Exercise brief
Extract the data exactly, missing nothing.

::::

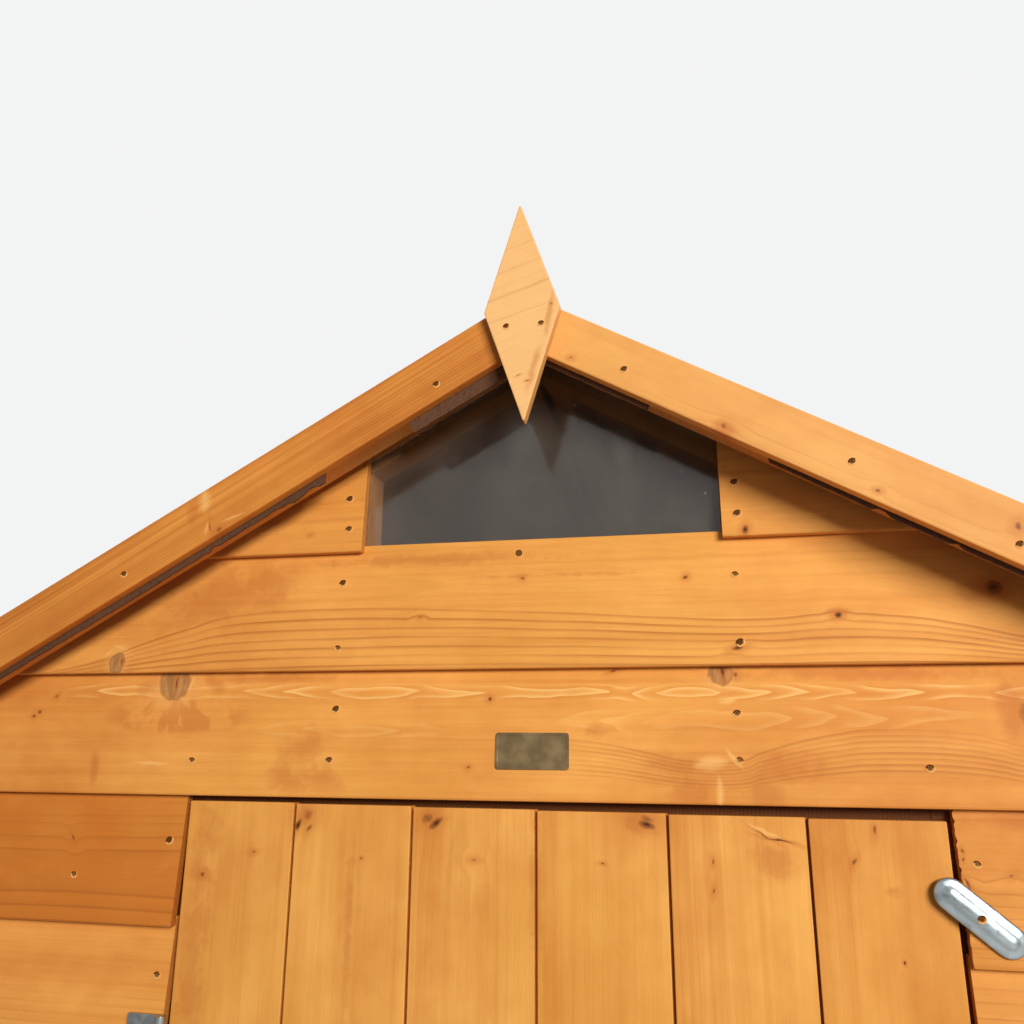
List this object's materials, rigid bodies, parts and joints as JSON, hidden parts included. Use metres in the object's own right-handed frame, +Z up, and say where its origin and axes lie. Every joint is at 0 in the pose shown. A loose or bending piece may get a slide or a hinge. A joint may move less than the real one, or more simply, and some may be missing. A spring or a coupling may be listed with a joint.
{
  "type": "wooden garden shed",
  "caption": "Small wooden garden shed with lapped boards, an apex roof in felt, an outward-opening plank door and a window in the gable.",
  "frame": {"origin": "on the ground, in the middle of the shed's footprint", "axes": "+Z up; the door and the glazed gable face -Y; +X is to the right of someone facing the door; the ridge runs along Y"},
  "size_m": [1.6364, 2.2592, 2.094],
  "materials": {
    "cladding_wood": "rough-sawn, dip treated",
    "trim_wood": "planed, dip treated",
    "door_wood": "planed, dip treated",
    "frame_wood": "sawn, dip treated",
    "deck_wood": "sheet timber",
    "roofing_felt": "mineral-surfaced bitumen felt",
    "zinc_plated_steel": "zinc plated",
    "pane": "clear plastic sheet"
  },
  "bodies": {
    "shed": {"back_cladding": "cladding_wood", "back_rafters": "frame_wood", "back_rail": "frame_wood", "back_studs": "frame_wood", "barge_board_front_left": "trim_wood", "barge_board_front_right": "trim_wood", "barge_boards_back": "trim_wood", "corner_strips": "trim_wood", "finial_back": "trim_wood", "finial_front": "trim_wood", "floor_bearers": "frame_wood", "floor_boards": "frame_wood", "front_cladding_left": "cladding_wood", "front_cladding_right": "cladding_wood", "front_posts": "frame_wood", "front_rafters": "frame_wood", "front_rails": "frame_wood", "gable_board_left": "cladding_wood", "gable_board_right": "cladding_wood", "hinge_plates": "zinc_plated_steel", "left_cladding": "cladding_wood", "left_rails": "frame_wood", "left_studs": "frame_wood", "lintel_board": "cladding_wood", "ridge_felt_cap": "roofing_felt", "right_cladding": "cladding_wood", "right_rails": "frame_wood", "right_studs": "frame_wood", "roof_battens_left": "frame_wood", "roof_battens_right": "frame_wood", "roof_deck_left": "deck_wood", "roof_deck_right": "deck_wood", "roof_felt_left": "roofing_felt", "roof_felt_right": "roofing_felt", "sill_board": "cladding_wood", "turn_button_lower": "zinc_plated_steel", "window_pane": "pane", "window_studs": "frame_wood"},
    "door": {"door_boards": "door_wood", "door_ledges": "door_wood", "door_braces": "door_wood", "hinge_straps": "zinc_plated_steel"},
    "upper_button": {"turn_button_upper": "zinc_plated_steel"}
  },
  "joints": [
    {"name": "door_swing", "type": "hinge", "parent": "shed", "child": "door", "pos_m": [-0.3385, -1.06842, 0.784], "axis": [0, 0, -1], "range_deg": [0, 100]},
    {"name": "button_turn", "type": "hinge", "parent": "shed", "child": "upper_button", "pos_m": [0.35, -1.06392, 1.459], "axis": [0, -1, 0], "range_deg": [-50, 0]}
  ],
  "couplings": [
    {"joint": "button_turn", "follows": "door_swing", "ratio": -0.5}
  ]
}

::::

Solution to this problem
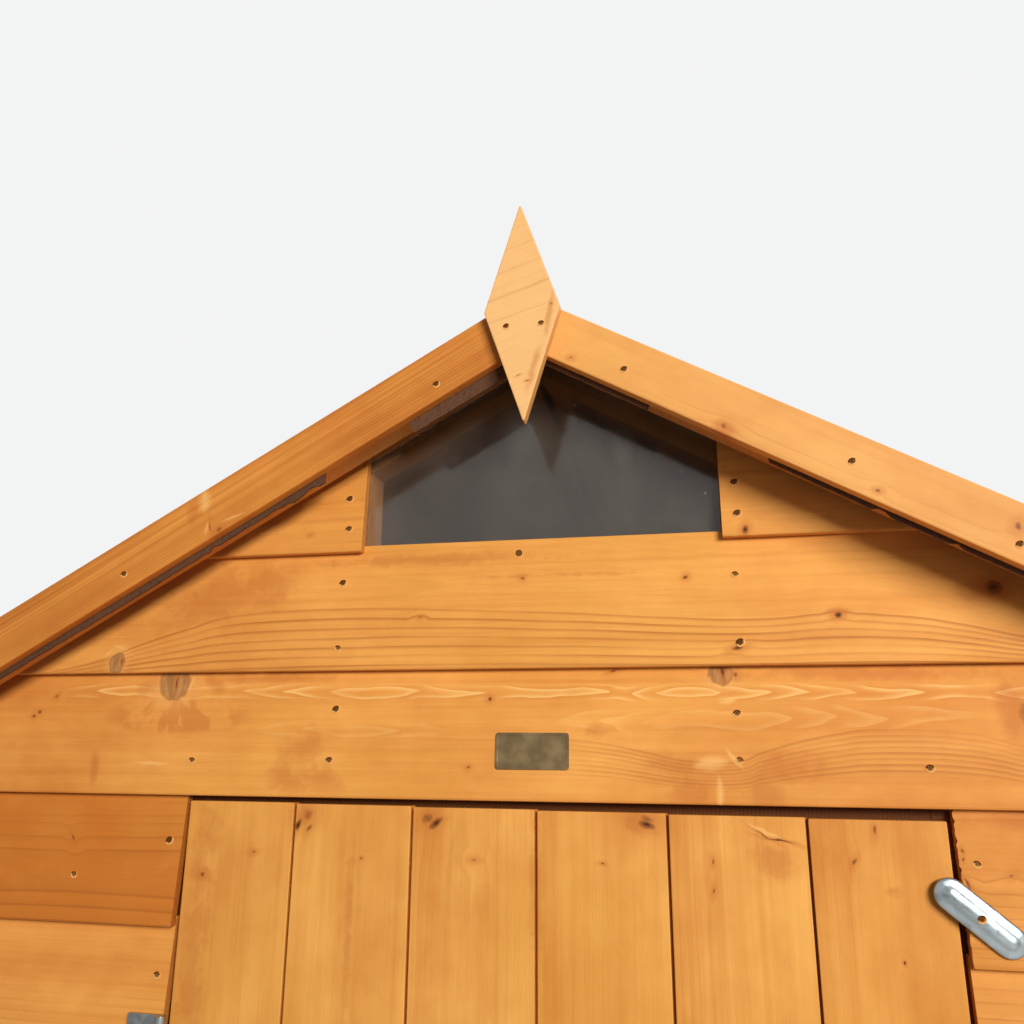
List this object's materials, rigid bodies, parts and joints as JSON, hidden parts included. Use metres in the object's own right-handed frame, +Z up, and say where its origin and axes lie. Every joint is at 0 in the pose shown. A loose or bending piece may get a slide or a hinge. A joint may move less than the real one, or more simply, and some may be missing. A spring or a coupling may be listed with a joint.
{
  "type": "wooden garden shed",
  "caption": "Small wooden garden shed with lapped boards, an apex roof in felt, an outward-opening plank door and a window in the gable.",
  "frame": {"origin": "on the ground, in the middle of the shed's footprint", "axes": "+Z up; the door and the glazed gable face -Y; +X is to the right of someone facing the door; the ridge runs along Y"},
  "size_m": [1.6364, 2.2592, 2.094],
  "materials": {
    "cladding_wood": "rough-sawn, dip treated",
    "trim_wood": "planed, dip treated",
    "door_wood": "planed, dip treated",
    "frame_wood": "sawn, dip treated",
    "deck_wood": "sheet timber",
    "roofing_felt": "mineral-surfaced bitumen felt",
    "zinc_plated_steel": "zinc plated",
    "pane": "clear plastic sheet"
  },
  "bodies": {
    "shed": {"back_cladding": "cladding_wood", "back_rafters": "frame_wood", "back_rail": "frame_wood", "back_studs": "frame_wood", "barge_board_front_left": "trim_wood", "barge_board_front_right": "trim_wood", "barge_boards_back": "trim_wood", "corner_strips": "trim_wood", "finial_back": "trim_wood", "finial_front": "trim_wood", "floor_bearers": "frame_wood", "floor_boards": "frame_wood", "front_cladding_left": "cladding_wood", "front_cladding_right": "cladding_wood", "front_posts": "frame_wood", "front_rafters": "frame_wood", "front_rails": "frame_wood", "gable_board_left": "cladding_wood", "gable_board_right": "cladding_wood", "hinge_plates": "zinc_plated_steel", "left_cladding": "cladding_wood", "left_rails": "frame_wood", "left_studs": "frame_wood", "lintel_board": "cladding_wood", "ridge_felt_cap": "roofing_felt", "right_cladding": "cladding_wood", "right_rails": "frame_wood", "right_studs": "frame_wood", "roof_battens_left": "frame_wood", "roof_battens_right": "frame_wood", "roof_deck_left": "deck_wood", "roof_deck_right": "deck_wood", "roof_felt_left": "roofing_felt", "roof_felt_right": "roofing_felt", "sill_board": "cladding_wood", "turn_button_lower": "zinc_plated_steel", "window_pane": "pane", "window_studs": "frame_wood"},
    "door": {"door_boards": "door_wood", "door_ledges": "door_wood", "door_braces": "door_wood", "hinge_straps": "zinc_plated_steel"},
    "upper_button": {"turn_button_upper": "zinc_plated_steel"}
  },
  "joints": [
    {"name": "door_swing", "type": "hinge", "parent": "shed", "child": "door", "pos_m": [-0.3385, -1.06842, 0.784], "axis": [0, 0, -1], "range_deg": [0, 100]},
    {"name": "button_turn", "type": "hinge", "parent": "shed", "child": "upper_button", "pos_m": [0.35, -1.06392, 1.459], "axis": [0, -1, 0], "range_deg": [-50, 0]}
  ],
  "couplings": [
    {"joint": "button_turn", "follows": "door_swing", "ratio": -0.5}
  ]
}